4 thoughts on “Documentary Highlights Modern-Day Struggles of Young Appalachians by Erinn Sweet

  1. I watched America. Hollow in 1999 it was amazing way of life.
    But the saddest part of it all it wasn’t Shirley ending it her parents intervened cause Clint was from the wrong side of the tracks and they felt Shirley could do much better.
    I knew right away Shirley’s parents were pulling the strings they were telling her what to say in both phone calls and when Shirley and Clint met in the driveway the mother was present.
    She wanted to know what was going on and what was said and you could tell by the look on her face she wasn’t happy at all she just forced a fake smile.

  2. I agree with Linda Boyd–“Poverty is not amusing or uplifting. It is sad.” I lived a life of poverty in Eastern Kentucky until I got my GED and enrolled in Morehead State University when I was 35. My story is long and convoluted, but the short version is I taught English in high school and college for 30 years, saved my money and built my dream home with my own hands and the help of others up in the hollow where I started. My son also teaches high school English here in Johnson County. The point is that Appalachia is not just what you see through the lens of the documentary, and people don’t have to leave to find a good and satisfying life. If you’ve never lived in poverty the documentary might be uplifting. I just wanted so bad to help Clint like friends helped me to find my way to a better life here in Appalachia.
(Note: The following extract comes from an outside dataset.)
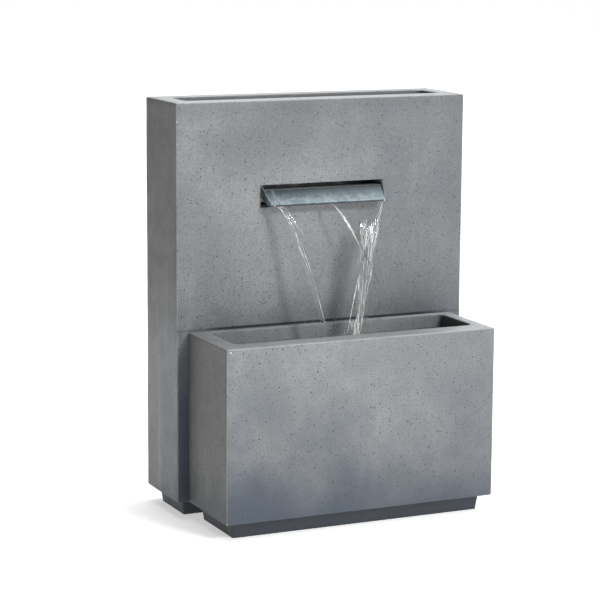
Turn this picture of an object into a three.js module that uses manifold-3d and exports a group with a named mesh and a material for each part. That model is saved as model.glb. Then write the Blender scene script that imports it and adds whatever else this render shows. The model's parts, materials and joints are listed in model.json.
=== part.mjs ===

  3. I was born in new albany miss. To real backcountry people. My mother was 21 before she drank a coke or tasted corn flakes. She also picked cotton for a dress as she came from a family of migrsnt workers. She was the familys cook at age 9 as the rest of the family went out to work the fields everyday. The american hollow is just the continual rehashing of the same old story. Every rural poor person msy have a different outlook than another onr. Poverty is not amusing or uplifting. It is sad.